# Set exercise:
Take the data below and copy exactly the lines starting at the one with "make_nursery_pot(parts)" and finishing at the one with "if empty is", both included.

--- start Supplied information ---

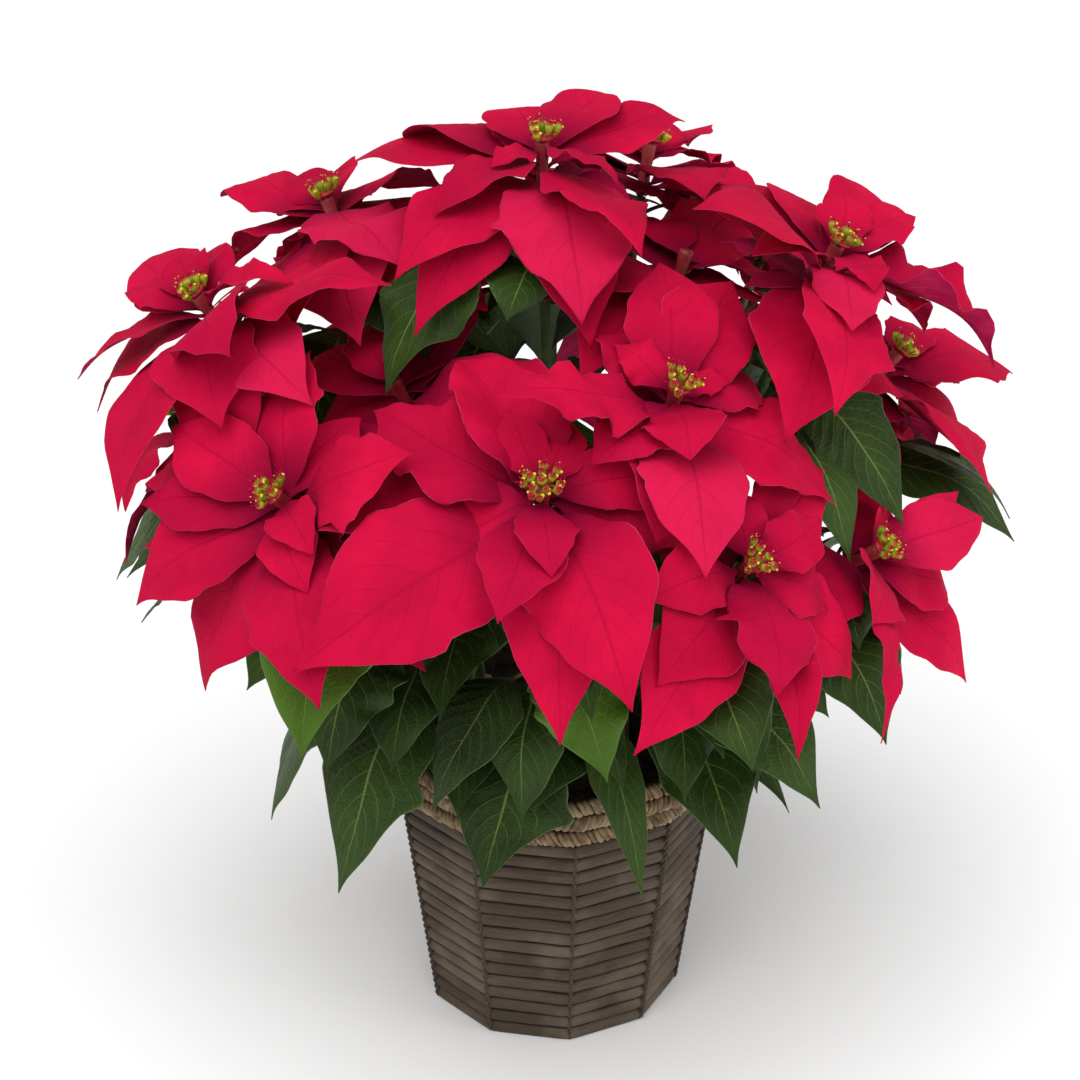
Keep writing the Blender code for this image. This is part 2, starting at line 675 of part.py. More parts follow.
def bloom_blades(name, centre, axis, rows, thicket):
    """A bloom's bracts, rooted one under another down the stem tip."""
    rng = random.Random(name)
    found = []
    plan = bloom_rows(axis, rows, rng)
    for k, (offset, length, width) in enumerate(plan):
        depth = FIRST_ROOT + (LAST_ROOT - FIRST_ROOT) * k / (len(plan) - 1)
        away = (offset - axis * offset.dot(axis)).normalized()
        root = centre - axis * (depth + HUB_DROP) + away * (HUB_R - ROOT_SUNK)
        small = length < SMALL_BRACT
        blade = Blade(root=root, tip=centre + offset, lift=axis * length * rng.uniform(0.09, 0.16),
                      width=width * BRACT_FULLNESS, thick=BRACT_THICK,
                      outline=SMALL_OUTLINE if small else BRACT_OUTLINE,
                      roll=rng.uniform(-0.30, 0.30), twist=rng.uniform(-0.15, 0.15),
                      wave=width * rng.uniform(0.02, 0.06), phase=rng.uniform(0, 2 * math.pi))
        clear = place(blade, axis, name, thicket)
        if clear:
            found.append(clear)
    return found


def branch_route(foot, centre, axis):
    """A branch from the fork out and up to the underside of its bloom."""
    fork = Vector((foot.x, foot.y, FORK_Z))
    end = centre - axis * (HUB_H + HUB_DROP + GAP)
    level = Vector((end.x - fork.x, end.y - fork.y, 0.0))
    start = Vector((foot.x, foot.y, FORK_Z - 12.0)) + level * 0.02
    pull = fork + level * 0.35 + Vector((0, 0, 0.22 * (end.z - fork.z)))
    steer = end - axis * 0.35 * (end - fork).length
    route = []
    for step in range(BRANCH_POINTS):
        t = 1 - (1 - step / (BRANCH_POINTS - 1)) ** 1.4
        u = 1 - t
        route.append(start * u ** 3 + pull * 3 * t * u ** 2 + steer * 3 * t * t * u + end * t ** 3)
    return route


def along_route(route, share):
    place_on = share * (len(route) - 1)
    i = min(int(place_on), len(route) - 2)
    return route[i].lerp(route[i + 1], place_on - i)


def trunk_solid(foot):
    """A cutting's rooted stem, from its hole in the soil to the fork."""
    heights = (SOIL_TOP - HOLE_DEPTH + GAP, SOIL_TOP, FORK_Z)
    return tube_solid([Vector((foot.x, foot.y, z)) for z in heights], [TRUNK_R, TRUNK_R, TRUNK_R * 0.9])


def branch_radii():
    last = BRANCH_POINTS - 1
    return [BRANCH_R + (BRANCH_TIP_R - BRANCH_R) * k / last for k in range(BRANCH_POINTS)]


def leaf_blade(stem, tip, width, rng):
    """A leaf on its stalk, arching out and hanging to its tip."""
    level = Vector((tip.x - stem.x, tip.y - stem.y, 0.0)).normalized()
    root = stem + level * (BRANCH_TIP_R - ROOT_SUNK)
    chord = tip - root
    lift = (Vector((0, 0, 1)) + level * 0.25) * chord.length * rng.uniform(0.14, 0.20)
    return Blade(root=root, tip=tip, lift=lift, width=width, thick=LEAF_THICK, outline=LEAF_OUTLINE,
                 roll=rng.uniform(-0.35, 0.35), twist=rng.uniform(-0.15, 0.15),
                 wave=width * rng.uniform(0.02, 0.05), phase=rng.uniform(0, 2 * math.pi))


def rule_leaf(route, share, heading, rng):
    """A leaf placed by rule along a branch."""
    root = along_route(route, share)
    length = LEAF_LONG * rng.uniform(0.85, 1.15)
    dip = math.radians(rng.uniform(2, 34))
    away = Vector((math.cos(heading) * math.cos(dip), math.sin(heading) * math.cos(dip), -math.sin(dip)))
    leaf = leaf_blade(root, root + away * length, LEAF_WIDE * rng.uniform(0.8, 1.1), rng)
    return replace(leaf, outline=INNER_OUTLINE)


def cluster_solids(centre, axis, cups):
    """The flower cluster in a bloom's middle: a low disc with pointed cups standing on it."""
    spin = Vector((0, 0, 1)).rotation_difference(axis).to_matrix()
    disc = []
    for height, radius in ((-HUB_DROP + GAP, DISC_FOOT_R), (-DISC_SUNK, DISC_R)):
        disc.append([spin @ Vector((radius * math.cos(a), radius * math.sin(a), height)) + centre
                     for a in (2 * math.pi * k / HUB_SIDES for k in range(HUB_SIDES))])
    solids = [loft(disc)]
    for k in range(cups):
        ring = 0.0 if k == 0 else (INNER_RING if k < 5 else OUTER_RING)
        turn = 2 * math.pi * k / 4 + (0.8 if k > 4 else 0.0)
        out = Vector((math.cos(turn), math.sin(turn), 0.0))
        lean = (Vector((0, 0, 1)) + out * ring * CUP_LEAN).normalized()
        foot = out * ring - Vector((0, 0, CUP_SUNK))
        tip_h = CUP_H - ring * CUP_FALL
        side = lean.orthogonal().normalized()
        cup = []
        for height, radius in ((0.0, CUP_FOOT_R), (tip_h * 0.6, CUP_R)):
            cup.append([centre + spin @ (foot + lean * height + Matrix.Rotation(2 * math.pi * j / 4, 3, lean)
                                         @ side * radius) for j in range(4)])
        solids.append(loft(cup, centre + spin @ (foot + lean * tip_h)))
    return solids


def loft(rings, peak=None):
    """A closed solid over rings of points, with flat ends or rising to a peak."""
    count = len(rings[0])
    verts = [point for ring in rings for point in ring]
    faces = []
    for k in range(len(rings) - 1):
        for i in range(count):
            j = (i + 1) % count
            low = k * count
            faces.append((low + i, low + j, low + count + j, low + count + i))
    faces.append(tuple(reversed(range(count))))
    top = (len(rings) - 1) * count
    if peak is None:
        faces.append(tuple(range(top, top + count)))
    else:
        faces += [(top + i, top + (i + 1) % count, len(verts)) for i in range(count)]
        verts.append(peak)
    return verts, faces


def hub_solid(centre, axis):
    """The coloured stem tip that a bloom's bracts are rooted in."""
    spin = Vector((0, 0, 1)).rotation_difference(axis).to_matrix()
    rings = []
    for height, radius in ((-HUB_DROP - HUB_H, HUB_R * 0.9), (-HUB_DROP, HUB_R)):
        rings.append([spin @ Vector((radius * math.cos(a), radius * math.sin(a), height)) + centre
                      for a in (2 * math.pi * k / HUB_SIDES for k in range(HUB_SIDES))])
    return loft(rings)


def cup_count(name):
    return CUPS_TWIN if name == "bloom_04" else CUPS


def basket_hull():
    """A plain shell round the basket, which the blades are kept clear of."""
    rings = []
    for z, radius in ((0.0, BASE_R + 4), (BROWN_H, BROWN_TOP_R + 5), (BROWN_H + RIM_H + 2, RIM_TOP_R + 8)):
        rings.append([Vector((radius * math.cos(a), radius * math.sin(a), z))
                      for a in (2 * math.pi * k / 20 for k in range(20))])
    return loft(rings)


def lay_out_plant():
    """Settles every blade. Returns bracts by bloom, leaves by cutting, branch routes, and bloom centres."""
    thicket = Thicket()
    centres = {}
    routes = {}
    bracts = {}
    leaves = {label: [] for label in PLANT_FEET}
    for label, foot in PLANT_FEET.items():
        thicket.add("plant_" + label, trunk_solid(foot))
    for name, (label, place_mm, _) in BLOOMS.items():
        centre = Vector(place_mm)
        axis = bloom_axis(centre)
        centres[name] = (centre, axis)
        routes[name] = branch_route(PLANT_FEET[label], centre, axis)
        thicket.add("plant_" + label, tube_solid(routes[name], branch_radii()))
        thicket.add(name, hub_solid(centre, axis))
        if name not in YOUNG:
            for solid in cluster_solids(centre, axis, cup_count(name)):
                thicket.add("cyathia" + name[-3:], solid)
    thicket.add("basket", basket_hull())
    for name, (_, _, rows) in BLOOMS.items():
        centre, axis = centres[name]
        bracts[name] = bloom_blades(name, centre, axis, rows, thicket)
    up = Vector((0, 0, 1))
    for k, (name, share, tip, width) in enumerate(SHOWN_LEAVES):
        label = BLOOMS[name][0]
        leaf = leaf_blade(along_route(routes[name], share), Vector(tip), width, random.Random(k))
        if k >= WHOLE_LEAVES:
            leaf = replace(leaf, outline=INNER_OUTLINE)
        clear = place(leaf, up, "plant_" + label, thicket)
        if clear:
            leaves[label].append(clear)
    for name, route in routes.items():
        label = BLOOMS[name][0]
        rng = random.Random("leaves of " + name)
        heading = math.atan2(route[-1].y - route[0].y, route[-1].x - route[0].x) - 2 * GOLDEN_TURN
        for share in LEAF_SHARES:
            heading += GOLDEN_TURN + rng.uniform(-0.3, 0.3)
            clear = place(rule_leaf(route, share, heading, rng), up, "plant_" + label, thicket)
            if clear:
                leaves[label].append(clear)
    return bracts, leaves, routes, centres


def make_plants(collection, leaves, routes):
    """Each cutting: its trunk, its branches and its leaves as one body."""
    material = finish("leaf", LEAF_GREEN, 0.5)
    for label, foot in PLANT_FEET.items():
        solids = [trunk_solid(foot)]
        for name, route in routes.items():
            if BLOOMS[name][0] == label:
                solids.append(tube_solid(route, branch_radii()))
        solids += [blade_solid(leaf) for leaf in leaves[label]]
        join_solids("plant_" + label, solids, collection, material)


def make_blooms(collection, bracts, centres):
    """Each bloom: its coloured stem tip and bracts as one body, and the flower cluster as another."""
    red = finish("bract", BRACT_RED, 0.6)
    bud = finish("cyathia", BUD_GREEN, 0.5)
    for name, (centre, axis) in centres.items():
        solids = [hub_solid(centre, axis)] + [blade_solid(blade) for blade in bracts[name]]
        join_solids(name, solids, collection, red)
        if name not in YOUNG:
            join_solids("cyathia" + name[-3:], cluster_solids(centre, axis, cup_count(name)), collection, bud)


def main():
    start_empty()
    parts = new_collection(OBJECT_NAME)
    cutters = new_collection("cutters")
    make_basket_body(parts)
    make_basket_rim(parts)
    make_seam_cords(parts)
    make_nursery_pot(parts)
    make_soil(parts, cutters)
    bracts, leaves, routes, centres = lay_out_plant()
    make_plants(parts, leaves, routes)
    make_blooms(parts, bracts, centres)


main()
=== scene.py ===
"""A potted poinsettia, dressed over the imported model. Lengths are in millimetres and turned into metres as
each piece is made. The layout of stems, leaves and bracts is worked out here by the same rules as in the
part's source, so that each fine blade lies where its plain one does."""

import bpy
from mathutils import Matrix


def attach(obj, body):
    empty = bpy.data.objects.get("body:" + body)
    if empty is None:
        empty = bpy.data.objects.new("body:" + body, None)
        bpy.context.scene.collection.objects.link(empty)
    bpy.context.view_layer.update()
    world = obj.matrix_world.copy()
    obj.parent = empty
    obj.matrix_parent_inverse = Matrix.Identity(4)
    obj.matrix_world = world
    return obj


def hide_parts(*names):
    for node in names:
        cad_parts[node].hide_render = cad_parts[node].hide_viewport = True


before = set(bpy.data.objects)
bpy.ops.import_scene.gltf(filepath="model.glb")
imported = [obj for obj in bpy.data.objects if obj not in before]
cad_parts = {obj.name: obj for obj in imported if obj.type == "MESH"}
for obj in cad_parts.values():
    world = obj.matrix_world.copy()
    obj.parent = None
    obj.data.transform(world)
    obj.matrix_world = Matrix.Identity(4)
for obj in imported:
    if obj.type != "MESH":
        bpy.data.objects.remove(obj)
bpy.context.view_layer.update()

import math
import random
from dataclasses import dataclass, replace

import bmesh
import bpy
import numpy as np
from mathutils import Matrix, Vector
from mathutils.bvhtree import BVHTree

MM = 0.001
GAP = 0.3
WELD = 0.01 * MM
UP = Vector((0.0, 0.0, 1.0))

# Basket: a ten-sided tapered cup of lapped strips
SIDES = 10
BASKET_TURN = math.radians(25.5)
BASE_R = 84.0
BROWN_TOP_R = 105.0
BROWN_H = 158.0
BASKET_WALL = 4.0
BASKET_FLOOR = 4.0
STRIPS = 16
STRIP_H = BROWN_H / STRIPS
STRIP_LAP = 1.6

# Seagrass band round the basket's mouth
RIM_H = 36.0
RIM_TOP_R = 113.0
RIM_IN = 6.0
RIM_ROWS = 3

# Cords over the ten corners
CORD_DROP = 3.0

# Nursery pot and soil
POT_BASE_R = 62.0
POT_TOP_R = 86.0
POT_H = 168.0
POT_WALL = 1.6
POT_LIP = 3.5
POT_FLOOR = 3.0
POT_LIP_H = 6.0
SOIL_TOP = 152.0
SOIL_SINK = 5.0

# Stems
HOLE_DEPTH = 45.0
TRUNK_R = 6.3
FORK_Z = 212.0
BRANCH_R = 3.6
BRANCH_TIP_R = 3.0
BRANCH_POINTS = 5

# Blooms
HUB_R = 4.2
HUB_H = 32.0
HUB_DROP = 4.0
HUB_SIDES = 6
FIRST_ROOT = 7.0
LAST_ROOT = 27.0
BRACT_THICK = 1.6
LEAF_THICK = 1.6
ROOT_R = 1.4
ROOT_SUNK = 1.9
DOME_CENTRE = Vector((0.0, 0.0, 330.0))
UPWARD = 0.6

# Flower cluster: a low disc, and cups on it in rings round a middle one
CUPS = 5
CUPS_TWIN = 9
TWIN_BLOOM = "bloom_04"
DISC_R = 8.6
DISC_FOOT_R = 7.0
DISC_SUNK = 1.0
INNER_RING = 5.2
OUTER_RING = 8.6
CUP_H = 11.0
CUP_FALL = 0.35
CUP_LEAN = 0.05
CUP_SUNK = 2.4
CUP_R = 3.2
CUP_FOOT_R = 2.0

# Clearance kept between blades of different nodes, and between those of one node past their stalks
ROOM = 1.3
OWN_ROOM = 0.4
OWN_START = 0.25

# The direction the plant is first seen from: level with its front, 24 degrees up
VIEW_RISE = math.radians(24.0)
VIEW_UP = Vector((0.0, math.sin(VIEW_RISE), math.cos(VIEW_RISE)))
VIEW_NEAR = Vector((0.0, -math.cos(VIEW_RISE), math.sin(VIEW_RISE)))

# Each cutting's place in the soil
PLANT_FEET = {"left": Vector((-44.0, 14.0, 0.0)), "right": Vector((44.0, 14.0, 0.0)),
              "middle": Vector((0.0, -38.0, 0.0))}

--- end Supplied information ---

# Result of this exercise:
    make_nursery_pot(parts)
    make_soil(parts, cutters)
    bracts, leaves, routes, centres = lay_out_plant()
    make_plants(parts, leaves, routes)
    make_blooms(parts, bracts, centres)


main()
=== scene.py ===
"""A potted poinsettia, dressed over the imported model. Lengths are in millimetres and turned into metres as
each piece is made. The layout of stems, leaves and bracts is worked out here by the same rules as in the
part's source, so that each fine blade lies where its plain one does."""

import bpy
from mathutils import Matrix


def attach(obj, body):
    empty = bpy.data.objects.get("body:" + body)
    if empty is None:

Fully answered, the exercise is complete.